### Recorded information
----------
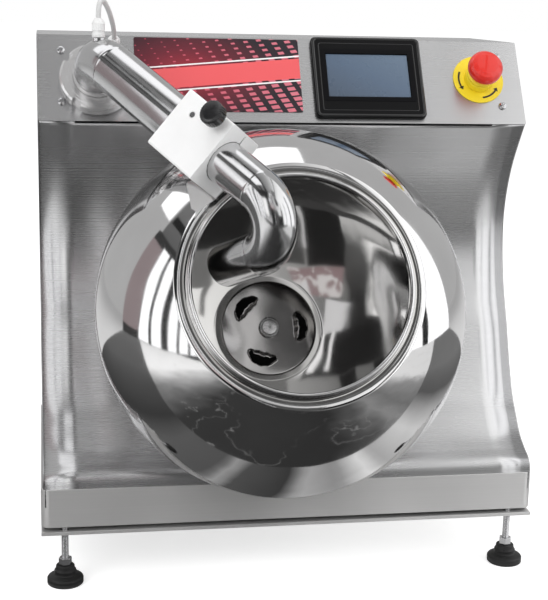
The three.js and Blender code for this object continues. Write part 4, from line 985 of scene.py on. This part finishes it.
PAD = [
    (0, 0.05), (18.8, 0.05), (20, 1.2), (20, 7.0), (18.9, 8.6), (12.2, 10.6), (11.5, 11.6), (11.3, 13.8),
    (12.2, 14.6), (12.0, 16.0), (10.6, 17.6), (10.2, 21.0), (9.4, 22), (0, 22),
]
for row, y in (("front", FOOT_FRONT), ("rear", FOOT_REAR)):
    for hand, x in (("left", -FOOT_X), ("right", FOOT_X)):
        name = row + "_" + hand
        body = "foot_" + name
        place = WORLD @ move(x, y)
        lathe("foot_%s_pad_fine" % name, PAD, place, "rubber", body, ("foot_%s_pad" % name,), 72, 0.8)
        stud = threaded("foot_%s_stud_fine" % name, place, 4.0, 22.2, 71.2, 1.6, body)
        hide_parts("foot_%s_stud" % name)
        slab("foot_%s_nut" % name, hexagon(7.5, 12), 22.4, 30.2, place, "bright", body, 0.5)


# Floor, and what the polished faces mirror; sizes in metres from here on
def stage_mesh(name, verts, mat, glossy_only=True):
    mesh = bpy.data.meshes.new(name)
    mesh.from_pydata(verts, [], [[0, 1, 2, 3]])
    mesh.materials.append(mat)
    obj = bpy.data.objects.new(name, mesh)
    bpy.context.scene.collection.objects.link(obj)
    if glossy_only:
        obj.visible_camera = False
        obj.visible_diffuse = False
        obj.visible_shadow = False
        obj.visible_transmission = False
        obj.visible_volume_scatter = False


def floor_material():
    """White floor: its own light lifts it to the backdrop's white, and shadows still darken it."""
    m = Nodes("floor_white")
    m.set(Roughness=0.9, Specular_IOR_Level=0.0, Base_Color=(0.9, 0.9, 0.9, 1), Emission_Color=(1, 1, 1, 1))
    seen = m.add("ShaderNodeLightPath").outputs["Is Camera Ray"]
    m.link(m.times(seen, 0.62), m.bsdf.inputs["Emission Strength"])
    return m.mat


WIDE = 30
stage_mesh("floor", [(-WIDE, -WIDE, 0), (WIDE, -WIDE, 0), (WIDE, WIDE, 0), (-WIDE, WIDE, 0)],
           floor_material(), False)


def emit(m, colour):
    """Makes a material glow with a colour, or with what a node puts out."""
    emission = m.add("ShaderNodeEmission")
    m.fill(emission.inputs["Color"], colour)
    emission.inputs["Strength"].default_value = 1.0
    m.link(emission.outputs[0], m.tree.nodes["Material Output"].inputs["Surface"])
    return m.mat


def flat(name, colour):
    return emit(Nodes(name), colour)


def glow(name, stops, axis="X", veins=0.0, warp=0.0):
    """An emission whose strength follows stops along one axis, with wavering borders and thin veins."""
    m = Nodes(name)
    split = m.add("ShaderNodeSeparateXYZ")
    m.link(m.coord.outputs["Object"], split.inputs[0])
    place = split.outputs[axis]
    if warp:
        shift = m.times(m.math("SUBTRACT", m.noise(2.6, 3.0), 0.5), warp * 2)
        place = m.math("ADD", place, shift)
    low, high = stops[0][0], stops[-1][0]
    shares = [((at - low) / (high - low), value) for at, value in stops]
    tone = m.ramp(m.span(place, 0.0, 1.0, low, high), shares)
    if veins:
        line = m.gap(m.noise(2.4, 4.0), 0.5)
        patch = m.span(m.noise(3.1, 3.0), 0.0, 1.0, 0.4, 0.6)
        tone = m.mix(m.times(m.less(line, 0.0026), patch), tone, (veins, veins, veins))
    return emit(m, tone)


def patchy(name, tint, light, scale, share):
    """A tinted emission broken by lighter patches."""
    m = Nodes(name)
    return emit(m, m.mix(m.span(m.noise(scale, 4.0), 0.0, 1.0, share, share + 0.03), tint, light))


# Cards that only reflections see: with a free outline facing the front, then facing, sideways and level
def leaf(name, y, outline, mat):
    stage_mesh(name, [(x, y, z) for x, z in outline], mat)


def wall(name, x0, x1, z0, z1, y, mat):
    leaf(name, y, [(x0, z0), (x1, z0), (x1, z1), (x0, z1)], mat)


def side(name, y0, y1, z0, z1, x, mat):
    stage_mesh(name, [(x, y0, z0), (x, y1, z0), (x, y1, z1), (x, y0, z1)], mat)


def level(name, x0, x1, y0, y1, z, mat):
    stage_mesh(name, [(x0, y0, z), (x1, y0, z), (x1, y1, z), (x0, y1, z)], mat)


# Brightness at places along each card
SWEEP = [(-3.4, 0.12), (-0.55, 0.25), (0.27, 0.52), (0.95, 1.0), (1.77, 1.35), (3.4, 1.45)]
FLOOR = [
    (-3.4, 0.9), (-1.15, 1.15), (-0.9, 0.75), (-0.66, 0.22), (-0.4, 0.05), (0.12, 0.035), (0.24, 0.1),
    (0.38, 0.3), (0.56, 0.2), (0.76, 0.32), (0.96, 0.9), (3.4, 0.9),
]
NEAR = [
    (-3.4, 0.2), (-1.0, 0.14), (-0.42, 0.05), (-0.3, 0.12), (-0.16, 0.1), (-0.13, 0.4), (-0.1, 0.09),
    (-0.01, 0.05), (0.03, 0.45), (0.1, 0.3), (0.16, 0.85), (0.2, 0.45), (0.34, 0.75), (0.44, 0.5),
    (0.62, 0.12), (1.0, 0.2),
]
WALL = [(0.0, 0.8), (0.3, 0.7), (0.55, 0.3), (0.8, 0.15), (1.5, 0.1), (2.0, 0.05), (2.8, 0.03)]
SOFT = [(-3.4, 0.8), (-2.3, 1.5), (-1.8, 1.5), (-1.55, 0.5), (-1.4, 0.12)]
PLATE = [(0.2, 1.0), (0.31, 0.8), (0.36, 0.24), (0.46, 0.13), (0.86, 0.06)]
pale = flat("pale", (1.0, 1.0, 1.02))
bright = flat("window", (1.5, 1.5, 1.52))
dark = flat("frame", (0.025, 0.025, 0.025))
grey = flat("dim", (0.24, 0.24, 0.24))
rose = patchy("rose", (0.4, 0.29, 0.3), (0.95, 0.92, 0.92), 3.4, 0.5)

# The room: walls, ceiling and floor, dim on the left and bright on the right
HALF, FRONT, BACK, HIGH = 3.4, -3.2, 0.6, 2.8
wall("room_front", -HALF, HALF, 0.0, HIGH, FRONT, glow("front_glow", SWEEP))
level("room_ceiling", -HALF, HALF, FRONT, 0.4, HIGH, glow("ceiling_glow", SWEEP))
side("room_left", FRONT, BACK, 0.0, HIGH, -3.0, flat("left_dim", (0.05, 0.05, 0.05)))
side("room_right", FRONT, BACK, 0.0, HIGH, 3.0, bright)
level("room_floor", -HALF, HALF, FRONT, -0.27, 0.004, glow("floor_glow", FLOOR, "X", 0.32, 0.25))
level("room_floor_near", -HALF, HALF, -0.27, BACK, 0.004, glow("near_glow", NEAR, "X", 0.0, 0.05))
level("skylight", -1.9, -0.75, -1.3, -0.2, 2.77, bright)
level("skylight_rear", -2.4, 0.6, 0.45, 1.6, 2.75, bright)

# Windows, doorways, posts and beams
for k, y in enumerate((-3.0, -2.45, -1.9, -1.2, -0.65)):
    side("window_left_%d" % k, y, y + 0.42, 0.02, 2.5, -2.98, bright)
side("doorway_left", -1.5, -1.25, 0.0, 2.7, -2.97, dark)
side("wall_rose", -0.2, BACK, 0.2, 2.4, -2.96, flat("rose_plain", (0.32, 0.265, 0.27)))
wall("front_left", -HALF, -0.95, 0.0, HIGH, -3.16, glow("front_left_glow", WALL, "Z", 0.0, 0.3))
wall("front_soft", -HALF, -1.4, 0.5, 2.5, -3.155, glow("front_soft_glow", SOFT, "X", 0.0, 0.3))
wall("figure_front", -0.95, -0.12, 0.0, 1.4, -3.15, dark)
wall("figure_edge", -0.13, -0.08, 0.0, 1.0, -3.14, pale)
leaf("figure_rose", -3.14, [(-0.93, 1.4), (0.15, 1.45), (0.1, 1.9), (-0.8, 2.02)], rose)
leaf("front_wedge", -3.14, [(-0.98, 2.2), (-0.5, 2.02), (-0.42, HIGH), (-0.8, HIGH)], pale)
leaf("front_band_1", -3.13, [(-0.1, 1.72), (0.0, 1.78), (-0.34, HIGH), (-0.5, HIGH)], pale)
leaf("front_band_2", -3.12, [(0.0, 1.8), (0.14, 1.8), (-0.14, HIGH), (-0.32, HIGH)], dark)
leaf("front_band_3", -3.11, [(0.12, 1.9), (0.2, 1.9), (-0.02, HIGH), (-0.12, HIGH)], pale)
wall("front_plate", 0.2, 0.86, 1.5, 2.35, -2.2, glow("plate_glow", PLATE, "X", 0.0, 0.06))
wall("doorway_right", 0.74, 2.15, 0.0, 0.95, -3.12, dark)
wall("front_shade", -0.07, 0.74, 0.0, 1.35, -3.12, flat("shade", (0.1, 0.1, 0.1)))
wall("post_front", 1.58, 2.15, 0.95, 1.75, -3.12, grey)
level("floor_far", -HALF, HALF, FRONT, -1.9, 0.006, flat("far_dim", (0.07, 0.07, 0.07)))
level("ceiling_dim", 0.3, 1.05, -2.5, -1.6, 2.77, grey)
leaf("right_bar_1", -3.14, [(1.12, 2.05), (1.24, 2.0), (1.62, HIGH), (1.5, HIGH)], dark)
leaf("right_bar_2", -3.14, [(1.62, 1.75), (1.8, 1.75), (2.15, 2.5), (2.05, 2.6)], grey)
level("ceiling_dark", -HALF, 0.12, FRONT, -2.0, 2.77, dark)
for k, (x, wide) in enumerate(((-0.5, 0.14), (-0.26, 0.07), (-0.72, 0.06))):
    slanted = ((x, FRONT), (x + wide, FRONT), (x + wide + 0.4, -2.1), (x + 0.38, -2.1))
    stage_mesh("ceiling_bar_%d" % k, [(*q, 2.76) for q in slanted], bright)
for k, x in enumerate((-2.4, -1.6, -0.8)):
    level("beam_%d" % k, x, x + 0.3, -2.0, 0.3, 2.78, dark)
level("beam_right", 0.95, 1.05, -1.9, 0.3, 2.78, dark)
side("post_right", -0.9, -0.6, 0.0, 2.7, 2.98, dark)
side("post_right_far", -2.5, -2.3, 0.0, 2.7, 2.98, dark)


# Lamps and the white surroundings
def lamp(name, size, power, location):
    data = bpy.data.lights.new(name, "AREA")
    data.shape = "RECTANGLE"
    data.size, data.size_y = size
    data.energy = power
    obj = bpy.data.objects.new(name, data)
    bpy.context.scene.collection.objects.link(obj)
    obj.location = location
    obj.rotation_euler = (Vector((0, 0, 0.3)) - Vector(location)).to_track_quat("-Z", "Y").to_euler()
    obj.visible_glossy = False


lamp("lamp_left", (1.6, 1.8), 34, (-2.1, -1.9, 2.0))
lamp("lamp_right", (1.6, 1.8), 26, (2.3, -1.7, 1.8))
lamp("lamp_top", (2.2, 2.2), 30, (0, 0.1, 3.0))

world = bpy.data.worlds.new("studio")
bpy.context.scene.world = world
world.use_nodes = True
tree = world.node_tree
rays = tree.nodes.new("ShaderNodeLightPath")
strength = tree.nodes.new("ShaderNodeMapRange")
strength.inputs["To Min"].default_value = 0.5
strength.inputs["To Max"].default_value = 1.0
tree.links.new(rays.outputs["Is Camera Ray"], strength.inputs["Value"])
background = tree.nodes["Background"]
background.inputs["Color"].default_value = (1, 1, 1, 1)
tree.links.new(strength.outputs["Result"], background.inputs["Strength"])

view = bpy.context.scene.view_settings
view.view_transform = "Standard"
----------
### Exercise aim
Repeat exactly, please, each line from the beginning of the data through the line with "71.2, 1.6, body)" in it, and only those lines.

### Output of the exercise
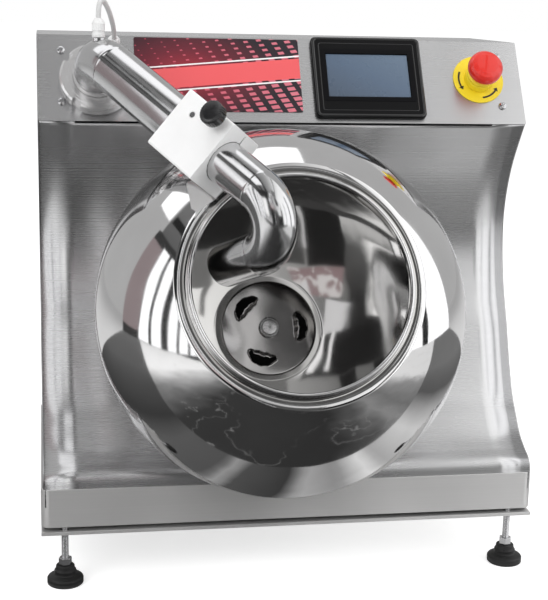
The three.js and Blender code for this object continues. Write part 4, from line 985 of scene.py on. This part finishes it.
PAD = [
    (0, 0.05), (18.8, 0.05), (20, 1.2), (20, 7.0), (18.9, 8.6), (12.2, 10.6), (11.5, 11.6), (11.3, 13.8),
    (12.2, 14.6), (12.0, 16.0), (10.6, 17.6), (10.2, 21.0), (9.4, 22), (0, 22),
]
for row, y in (("front", FOOT_FRONT), ("rear", FOOT_REAR)):
    for hand, x in (("left", -FOOT_X), ("right", FOOT_X)):
        name = row + "_" + hand
        body = "foot_" + name
        place = WORLD @ move(x, y)
        lathe("foot_%s_pad_fine" % name, PAD, place, "rubber", body, ("foot_%s_pad" % name,), 72, 0.8)
        stud = threaded("foot_%s_stud_fine" % name, place, 4.0, 22.2, 71.2, 1.6, body)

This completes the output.